---------- ROWS ----------

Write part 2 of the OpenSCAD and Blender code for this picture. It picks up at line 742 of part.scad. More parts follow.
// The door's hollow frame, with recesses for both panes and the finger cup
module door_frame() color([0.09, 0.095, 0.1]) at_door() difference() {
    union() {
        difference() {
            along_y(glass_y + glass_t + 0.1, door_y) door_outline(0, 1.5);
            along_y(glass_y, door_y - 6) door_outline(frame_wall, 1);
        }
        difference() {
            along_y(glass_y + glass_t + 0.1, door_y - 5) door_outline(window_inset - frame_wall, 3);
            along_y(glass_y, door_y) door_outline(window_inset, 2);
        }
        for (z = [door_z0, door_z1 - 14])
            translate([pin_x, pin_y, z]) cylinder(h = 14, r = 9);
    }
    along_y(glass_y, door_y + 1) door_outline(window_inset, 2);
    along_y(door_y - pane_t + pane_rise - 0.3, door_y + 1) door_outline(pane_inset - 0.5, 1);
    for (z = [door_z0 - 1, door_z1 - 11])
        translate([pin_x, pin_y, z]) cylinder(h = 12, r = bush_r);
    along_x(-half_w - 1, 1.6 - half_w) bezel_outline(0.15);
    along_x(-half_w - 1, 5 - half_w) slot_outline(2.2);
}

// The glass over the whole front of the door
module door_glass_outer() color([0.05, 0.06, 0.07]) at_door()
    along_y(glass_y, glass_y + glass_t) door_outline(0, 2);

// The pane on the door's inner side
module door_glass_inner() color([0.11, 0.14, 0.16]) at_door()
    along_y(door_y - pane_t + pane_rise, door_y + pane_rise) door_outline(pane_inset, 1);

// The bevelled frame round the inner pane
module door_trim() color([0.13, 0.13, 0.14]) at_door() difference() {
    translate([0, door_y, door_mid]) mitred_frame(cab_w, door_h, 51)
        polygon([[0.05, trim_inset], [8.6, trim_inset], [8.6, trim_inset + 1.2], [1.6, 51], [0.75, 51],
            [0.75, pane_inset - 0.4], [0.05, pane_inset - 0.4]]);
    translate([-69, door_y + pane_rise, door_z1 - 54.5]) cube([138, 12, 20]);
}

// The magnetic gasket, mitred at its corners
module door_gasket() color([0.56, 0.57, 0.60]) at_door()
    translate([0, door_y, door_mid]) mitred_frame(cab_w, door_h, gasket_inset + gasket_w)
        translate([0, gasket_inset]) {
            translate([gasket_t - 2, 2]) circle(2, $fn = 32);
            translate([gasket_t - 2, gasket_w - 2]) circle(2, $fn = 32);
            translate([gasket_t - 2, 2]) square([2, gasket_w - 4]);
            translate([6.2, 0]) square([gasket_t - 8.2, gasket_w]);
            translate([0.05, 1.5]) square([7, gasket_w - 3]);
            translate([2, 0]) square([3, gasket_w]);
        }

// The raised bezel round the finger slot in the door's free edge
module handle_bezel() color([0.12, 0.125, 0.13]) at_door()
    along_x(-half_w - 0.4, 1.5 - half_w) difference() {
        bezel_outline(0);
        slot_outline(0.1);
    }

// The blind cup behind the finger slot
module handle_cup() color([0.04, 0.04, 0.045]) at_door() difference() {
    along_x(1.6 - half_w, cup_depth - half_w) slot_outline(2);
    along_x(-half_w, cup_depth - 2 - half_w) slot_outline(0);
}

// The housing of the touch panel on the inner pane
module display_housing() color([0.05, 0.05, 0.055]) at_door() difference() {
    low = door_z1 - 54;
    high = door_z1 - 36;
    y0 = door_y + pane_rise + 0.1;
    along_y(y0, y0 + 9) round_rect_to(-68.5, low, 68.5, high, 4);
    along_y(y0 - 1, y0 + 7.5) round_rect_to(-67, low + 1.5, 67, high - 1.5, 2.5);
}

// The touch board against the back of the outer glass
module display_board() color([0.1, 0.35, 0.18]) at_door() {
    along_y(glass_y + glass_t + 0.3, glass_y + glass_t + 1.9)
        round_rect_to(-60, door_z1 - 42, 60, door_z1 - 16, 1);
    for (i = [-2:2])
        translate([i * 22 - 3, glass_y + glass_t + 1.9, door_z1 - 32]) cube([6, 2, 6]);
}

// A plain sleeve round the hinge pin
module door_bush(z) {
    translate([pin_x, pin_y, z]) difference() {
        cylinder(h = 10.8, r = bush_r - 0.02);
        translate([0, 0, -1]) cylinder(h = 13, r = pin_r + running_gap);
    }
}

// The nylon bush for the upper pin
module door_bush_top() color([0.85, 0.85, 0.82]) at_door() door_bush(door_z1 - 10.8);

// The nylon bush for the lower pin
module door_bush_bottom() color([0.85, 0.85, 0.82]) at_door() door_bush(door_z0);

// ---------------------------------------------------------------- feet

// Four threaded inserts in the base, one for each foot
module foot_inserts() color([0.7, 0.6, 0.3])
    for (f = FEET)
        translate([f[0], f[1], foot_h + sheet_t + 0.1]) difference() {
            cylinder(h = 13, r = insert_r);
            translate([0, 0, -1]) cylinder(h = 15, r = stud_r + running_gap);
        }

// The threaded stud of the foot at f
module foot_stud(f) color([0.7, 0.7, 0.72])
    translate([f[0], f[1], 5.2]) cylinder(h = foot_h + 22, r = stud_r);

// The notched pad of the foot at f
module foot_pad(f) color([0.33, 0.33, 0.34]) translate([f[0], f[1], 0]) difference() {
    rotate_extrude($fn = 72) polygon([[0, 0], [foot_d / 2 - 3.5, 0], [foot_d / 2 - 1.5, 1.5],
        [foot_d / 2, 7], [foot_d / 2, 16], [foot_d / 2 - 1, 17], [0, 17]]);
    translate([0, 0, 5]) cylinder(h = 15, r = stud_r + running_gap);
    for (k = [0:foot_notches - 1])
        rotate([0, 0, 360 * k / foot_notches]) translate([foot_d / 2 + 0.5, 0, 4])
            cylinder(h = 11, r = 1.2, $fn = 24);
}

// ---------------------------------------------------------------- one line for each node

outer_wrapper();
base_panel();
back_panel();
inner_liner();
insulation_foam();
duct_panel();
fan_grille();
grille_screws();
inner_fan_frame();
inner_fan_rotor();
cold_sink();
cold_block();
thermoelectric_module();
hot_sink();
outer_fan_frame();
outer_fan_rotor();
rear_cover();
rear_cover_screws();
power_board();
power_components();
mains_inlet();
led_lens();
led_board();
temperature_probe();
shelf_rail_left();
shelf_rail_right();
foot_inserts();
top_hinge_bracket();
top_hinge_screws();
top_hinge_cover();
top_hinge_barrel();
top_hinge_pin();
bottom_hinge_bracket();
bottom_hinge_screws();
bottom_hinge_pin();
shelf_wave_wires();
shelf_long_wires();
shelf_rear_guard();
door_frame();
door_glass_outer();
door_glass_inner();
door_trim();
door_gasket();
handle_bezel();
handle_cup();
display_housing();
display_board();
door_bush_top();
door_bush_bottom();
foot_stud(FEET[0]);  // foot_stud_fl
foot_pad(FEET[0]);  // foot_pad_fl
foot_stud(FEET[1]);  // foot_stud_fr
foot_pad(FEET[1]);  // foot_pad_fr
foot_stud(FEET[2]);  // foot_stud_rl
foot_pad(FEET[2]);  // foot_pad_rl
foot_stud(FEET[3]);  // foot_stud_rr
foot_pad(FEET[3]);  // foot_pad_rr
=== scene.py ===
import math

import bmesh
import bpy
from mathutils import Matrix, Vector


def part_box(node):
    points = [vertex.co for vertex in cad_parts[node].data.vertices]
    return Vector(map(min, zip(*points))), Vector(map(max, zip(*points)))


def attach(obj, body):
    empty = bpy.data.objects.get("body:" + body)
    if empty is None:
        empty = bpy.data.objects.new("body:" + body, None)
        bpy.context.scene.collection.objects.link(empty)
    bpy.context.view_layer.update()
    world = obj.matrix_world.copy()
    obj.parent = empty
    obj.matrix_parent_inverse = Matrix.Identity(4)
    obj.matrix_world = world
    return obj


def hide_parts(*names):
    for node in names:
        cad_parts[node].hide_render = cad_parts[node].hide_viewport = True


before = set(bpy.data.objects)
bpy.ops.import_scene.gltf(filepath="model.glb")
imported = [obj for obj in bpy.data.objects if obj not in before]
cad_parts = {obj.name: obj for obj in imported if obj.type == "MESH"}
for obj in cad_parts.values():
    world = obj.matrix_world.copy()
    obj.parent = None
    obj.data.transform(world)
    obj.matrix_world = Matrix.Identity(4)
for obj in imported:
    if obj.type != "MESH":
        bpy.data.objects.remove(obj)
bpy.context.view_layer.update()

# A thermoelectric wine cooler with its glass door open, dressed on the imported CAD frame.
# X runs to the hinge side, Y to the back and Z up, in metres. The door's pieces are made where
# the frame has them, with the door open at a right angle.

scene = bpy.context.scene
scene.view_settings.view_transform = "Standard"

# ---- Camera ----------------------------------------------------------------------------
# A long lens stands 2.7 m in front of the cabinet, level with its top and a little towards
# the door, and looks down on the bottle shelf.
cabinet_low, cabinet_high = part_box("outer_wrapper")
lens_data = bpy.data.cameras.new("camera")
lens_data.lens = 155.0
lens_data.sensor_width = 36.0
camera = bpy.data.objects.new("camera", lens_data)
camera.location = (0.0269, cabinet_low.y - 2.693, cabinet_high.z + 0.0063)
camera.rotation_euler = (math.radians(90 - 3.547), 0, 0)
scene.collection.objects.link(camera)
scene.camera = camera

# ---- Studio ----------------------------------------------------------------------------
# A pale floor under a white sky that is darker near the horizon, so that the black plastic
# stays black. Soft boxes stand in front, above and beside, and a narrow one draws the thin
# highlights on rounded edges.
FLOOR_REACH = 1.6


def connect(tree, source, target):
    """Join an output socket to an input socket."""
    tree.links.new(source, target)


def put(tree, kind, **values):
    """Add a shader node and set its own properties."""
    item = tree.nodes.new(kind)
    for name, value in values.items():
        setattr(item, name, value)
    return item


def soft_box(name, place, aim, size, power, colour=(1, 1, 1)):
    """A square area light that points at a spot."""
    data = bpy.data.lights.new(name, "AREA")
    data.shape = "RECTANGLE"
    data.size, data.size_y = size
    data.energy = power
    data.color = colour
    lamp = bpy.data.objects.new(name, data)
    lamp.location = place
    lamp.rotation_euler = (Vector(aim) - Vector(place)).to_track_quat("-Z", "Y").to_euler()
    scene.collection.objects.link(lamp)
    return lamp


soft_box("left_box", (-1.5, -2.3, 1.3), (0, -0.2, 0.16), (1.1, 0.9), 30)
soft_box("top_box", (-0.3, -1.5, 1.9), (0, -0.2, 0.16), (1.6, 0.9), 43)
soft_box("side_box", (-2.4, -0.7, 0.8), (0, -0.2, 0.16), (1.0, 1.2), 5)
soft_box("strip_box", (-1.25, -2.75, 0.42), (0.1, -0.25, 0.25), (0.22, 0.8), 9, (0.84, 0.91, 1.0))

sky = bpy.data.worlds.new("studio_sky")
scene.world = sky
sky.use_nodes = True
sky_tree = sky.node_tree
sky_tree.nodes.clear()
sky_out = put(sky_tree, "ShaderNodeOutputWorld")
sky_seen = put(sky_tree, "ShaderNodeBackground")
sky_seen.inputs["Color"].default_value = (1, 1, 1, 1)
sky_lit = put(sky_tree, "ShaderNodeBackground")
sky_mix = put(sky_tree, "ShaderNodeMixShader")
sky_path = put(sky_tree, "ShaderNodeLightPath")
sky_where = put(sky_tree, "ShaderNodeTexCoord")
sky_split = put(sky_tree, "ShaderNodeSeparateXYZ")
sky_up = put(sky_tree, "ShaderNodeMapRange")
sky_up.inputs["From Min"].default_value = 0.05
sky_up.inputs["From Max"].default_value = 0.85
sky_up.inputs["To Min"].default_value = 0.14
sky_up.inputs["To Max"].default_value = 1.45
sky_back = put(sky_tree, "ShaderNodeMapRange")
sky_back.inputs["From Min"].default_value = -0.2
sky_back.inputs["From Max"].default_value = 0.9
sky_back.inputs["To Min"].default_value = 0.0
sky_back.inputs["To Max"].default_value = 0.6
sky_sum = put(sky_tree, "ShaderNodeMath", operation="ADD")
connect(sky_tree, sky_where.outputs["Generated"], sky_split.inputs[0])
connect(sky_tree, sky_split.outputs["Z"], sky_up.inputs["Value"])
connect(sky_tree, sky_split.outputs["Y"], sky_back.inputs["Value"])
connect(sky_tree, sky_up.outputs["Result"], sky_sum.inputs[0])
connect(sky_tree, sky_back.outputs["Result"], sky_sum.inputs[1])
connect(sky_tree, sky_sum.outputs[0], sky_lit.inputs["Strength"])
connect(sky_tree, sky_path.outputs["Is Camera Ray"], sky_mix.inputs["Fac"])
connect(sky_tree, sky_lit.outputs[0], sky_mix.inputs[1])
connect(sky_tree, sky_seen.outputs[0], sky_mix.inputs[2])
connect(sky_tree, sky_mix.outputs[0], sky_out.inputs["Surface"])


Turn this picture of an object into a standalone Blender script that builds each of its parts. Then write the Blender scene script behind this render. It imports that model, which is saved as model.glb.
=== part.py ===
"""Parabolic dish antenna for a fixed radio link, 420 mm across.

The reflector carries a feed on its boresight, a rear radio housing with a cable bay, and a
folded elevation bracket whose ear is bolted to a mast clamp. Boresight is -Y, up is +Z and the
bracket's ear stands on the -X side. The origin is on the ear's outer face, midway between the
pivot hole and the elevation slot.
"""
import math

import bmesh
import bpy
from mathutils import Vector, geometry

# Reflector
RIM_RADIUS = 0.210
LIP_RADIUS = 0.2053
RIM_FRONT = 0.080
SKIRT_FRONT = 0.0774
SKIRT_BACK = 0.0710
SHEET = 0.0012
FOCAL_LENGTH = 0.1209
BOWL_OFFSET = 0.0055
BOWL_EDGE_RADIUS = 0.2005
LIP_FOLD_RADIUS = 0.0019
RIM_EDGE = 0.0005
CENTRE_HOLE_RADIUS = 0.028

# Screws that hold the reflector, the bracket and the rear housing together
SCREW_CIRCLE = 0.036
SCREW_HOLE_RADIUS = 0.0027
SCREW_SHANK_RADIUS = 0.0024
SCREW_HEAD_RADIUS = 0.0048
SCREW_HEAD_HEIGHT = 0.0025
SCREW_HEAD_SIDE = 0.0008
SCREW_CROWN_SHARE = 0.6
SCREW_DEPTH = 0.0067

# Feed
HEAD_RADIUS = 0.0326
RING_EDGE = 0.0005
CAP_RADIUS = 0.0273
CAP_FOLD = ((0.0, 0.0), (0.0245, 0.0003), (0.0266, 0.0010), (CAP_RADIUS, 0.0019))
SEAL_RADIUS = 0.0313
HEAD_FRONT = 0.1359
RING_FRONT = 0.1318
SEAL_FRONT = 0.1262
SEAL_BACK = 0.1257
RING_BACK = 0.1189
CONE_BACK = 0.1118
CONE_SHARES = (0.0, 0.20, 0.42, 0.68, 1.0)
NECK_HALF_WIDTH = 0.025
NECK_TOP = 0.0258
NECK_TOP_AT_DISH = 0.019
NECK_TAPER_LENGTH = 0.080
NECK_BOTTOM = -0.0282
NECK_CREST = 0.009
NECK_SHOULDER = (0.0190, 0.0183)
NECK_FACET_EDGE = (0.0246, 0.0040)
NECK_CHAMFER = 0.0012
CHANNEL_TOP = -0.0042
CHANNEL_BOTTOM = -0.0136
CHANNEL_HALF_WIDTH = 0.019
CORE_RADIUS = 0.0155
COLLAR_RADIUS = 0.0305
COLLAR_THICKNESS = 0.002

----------

▸ **EXERCISE REQUIREMENTS**
Begin at the line containing "outer_wrapper();", end at the line containing "before = set(bpy.data.objects)", and reproduce every line in that range exactly, both ends included.

▸ **TASK SOLUTION**
outer_wrapper();
base_panel();
back_panel();
inner_liner();
insulation_foam();
duct_panel();
fan_grille();
grille_screws();
inner_fan_frame();
inner_fan_rotor();
cold_sink();
cold_block();
thermoelectric_module();
hot_sink();
outer_fan_frame();
outer_fan_rotor();
rear_cover();
rear_cover_screws();
power_board();
power_components();
mains_inlet();
led_lens();
led_board();
temperature_probe();
shelf_rail_left();
shelf_rail_right();
foot_inserts();
top_hinge_bracket();
top_hinge_screws();
top_hinge_cover();
top_hinge_barrel();
top_hinge_pin();
bottom_hinge_bracket();
bottom_hinge_screws();
bottom_hinge_pin();
shelf_wave_wires();
shelf_long_wires();
shelf_rear_guard();
door_frame();
door_glass_outer();
door_glass_inner();
door_trim();
door_gasket();
handle_bezel();
handle_cup();
display_housing();
display_board();
door_bush_top();
door_bush_bottom();
foot_stud(FEET[0]);  // foot_stud_fl
foot_pad(FEET[0]);  // foot_pad_fl
foot_stud(FEET[1]);  // foot_stud_fr
foot_pad(FEET[1]);  // foot_pad_fr
foot_stud(FEET[2]);  // foot_stud_rl
foot_pad(FEET[2]);  // foot_pad_rl
foot_stud(FEET[3]);  // foot_stud_rr
foot_pad(FEET[3]);  // foot_pad_rr
=== scene.py ===
import math

import bmesh
import bpy
from mathutils import Matrix, Vector


def part_box(node):
    points = [vertex.co for vertex in cad_parts[node].data.vertices]
    return Vector(map(min, zip(*points))), Vector(map(max, zip(*points)))


def attach(obj, body):
    empty = bpy.data.objects.get("body:" + body)
    if empty is None:
        empty = bpy.data.objects.new("body:" + body, None)
        bpy.context.scene.collection.objects.link(empty)
    bpy.context.view_layer.update()
    world = obj.matrix_world.copy()
    obj.parent = empty
    obj.matrix_parent_inverse = Matrix.Identity(4)
    obj.matrix_world = world
    return obj


def hide_parts(*names):
    for node in names:
        cad_parts[node].hide_render = cad_parts[node].hide_viewport = True


before = set(bpy.data.objects)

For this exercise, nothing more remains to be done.